Allow: OPTIONS, HEAD, GET, PUT

...which clients can use to recognize what methods are allowed for that entity. When a PUT request creates a new entity the server should (in the RFC 2119 sense) return an Allow header listing all acceptable methods for that entity; the standard doesn't make this mandatory though. Allow is the only way a server can tell clients about custom methods. And the only situation where the server must (again RFC 2119) return the Allow header is when it sends a 405 Method Not Allowed response, which somewhat ironically makes that the best way for a client to "discover" the existence of a method. I quote "discover" specifically to highlight that the HTTP/1.1 standard, with regard to custom methods, is designed around the idea of both the server and client being ignorant of what methods are available. So those custom methods are "defined" essentially to the extent that they are made discoverable by the server supporting them.

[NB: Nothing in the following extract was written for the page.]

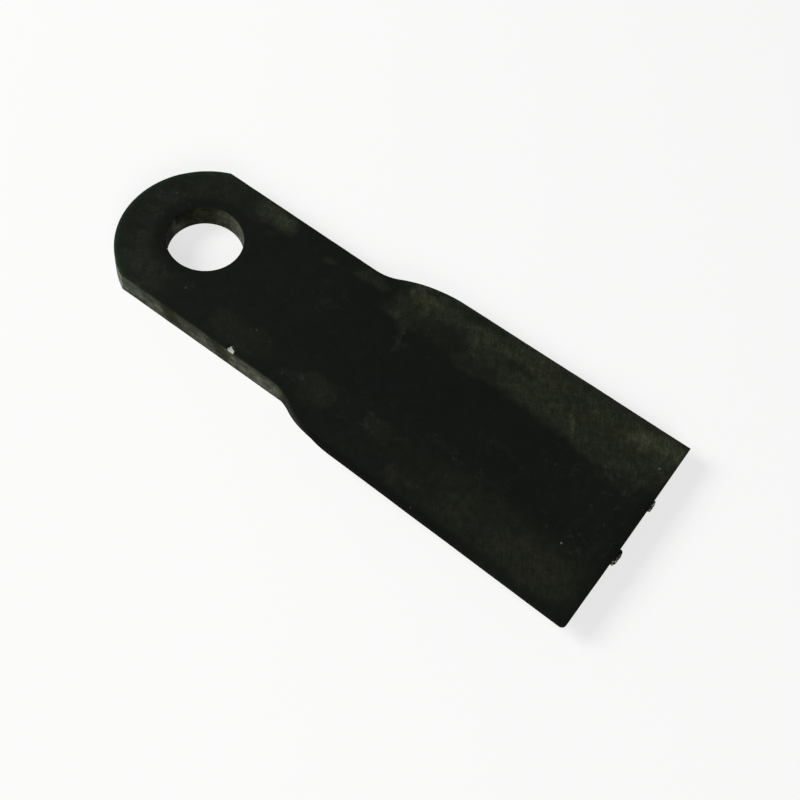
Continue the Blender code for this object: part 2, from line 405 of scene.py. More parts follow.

Are they restricted to have a request/response body, etc. like every other method?

Custom methods are required to have the Host header, which all HTTP/1.1 methods must have, but that's it. They are not required to have a response body, in which case the server would return something like 204 No Content for a successful request involving a custom method that doesn't produce a response body. But their responses can have bodies, in which case they would have the usual headers describing the content type, etc., to give the client as much information as possible about what the server is sending back.

sichvoge commented 8 years ago

Thank you @ejmr

ejmr commented 8 years ago

No problem. Sometime this week I hope to write an example of what I think a custom method definition in RAML would look like using my own use-case as an example, and then see what challenges I run into hacking support for that into one or two tools. Can't guarantee I'll get it done, but that's high on my list of "stuff to do when I have free time to kill", heh.

sichvoge commented 8 years ago

that would be cool - post that here for everyone to decide if that goes into the spec officially. @usarid for you visibility.

ejmr commented 8 years ago

Here's a brainstorming example I came up with.

#%RAML 1.0
title: Example of a custom HTTP method
mediaType: application/json

types:
  Player:
    type: object
    properties:
      id:       number
      name:     string
      position: number

/players/{id}:

  # The "allow" property provides a definition for the `Allow`
  # header which the server might return if given the `OPTIONS`
  # method, and which it *MUST* return when given any method that
  # results in a 405 Method Not Found response.
  #
  # This list also describes in RAML which methods are valid for this
  # resource.  In this example we define a non-standard `RESET`
  # method.
  allow:
    - options
    - head
    - get
    - put
    - delete
    - reset

  get:
    responses:
      200:
        application/json:
          type: Player

  options:
    responses:
      200:
        headers:
          Allow: OPTIONS, HEAD, GET, PUT, DELETE, RESET

  # The `POST` method is not listed as an allowed method in the list
  # above.  Therefore, in accordance with the HTTP/1.1 standard, the
  # server *MUST* return a 405 Method Not Found which *MUST* include
  # the `Allow` header, just as the header was defined for `OPTIONS`.
  # A smart RAML processor could take the `allow` list and generate
  # the the `Allow` response header for all 405 responses
  # automatically.
  post:
    responses:
      405:
        # Automatically generated based on `allow`...
        #
        # headers:
        #   Allow: OPTIONS, HEAD, GET, PUT, DELETE, RESET

  # If a `PUT` request creates a new resource then the server must
  # return a 201 Created response.  That response can (but is not
  # required to) include an `Allow` header describing the methods
  # available on the new resource.  Again, a RAML tool which sees the
  # `allow` property for this URI could implicitly define that header
  # for a 201 Created response.
  put:
    responses:
      202:
        # Implicitly includes the `Allow` header.
      204:
        # It would not be incorrect to implicitly define the header
        # for this response either.

  # Other standard methods omitted for brevity...

  # Our non-standard method.  HTTP/1.1 gives custom methods the
  # freedom to accept and return whatever they want.  The `Host`
  # header is the only header which all methods *MUST* accept.  RAML
  # already describes this header implicitly in the form of base URIs
  # and resource definitions themselves; and an HTTP server which
  # doesn't handle `Host` is flat-out broken and unusable anyway, so
  # we have no need to explicitly define that request header here.
  #
  # Responses for custom methods are not required to have a body, and
  # this example does not, which is why it returns 204 No Content.
  reset:
    responses:
      204:
maqdev commented 8 years ago

+1 to this, we're also internally using custom methods.

freddrake commented 8 years ago

It seems relevant to point out that HTTP/1.1 methods are case-sensitive and defined using the "token" production; see details in the EBNF:

https://tools.ietf.org/html/rfc7230#appendix-B

   tchar = "!" / "#" / "$" / "%" / "&" / "'" / "*" / "+" / "-" / "." /
    "^" / "_" / "`" / "|" / "~" / DIGIT / ALPHA
   token = 1*tchar

While I've not seen anyone using or proposing a method that doesn't use SHOUTY-CAPS, and there's precedent for using lower-cased versions of method names when referring to methods (as in HTML <form method="...">), not using method names as they really exist in HTTP seems a bad idea.

My inner pedant says we should end up using GET, PATCH, POST, etc., in RAML documents, though my hatred for the shift key makes me like the lower-cased names better, so I'm a little torn.